1. In a whirlpool system having a tub with a plurality of Venturi jet heads located at apertures in the wall of the tub and a water pump propelling water through the heads and into the tub interior, and a plurality of waterline and airline tubes serially interconnecting the heads; the improvement comprising:

said tubes being arched between said heads to promote water drainage therefrom when said pump is turned off; and

said arched tubes being co-extruded along at least a portion of their respective lengths so that said airline tube is connected along its radial surface to the waterline tube along its radial surface, said airline tube thereby resisting the sagging of said waterline tube when said pump is operating.

2. The improvement recited in claim 1 wherein the diameter of said airline tube is less than the diameter of said waterline tube.

3. The improvement recited in claim 2 wherein said airline tube is made of a material that is harder than the material of which said waterline tube is made.
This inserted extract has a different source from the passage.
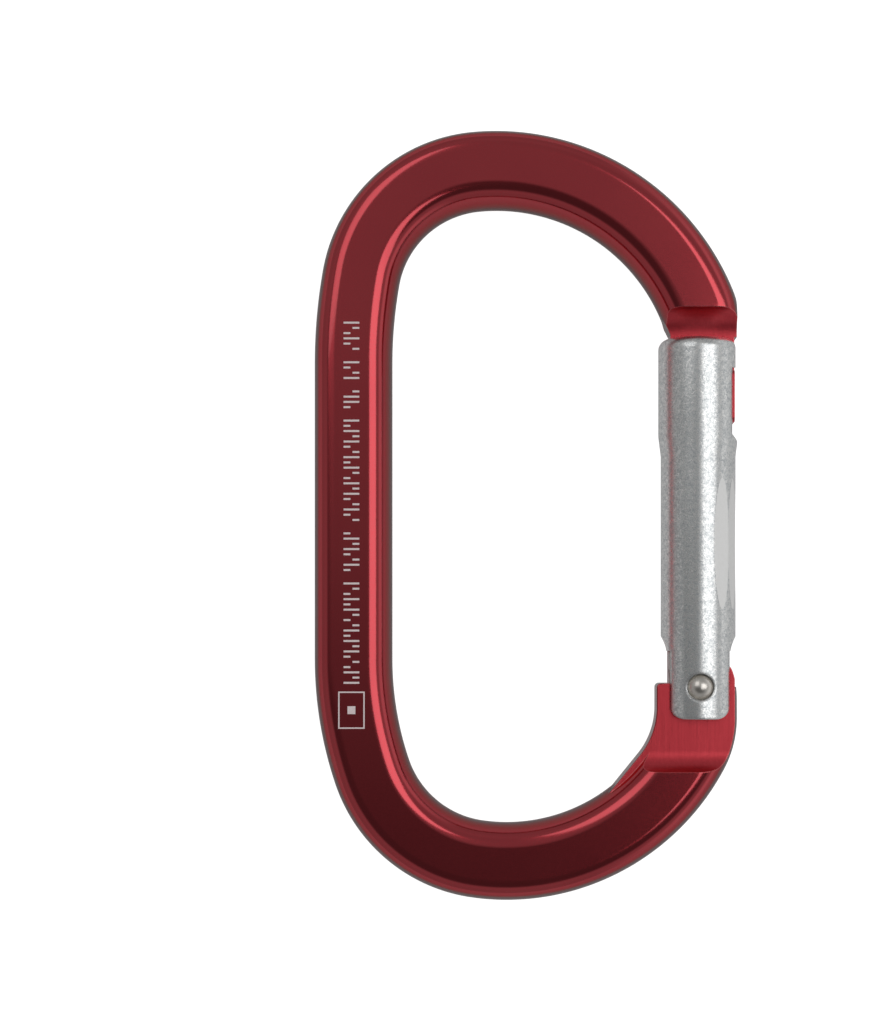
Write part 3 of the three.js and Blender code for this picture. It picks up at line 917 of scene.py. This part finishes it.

4. The improvement recited in claim 1 further comprising a structural supporting wire running parallel to and in contact with said waterline tube for resisting the sagging of said waterline tube.

5. The improvement recited in claim 4 wherein said wire is surrounded along its radial surface by a plastic material.

6. The improvement recited in claim 4 wherein said wire is jointly extruded with said waterline tube.

7. The improvement recited in claim 4 wherein said wire is jointly extruded with both said waterline tube and said airline tube.

8. A method of promoting water drainage from a whirlpool system between uses, the method comprising the steps of:

a) interconnecting whirlpool system jet heads with arched water and air tubes; and

b) co-extruding said water and air tubes to permit the air tubes to resist sagging of the water tubes during operation.

9. The method recited in claim 8 further comprising the step of using an air tube material that is harder than the water tube material.

10. The method recited in claim 8 further comprising the step of jointly extruding a support wire with said co-extruded water and air tubes.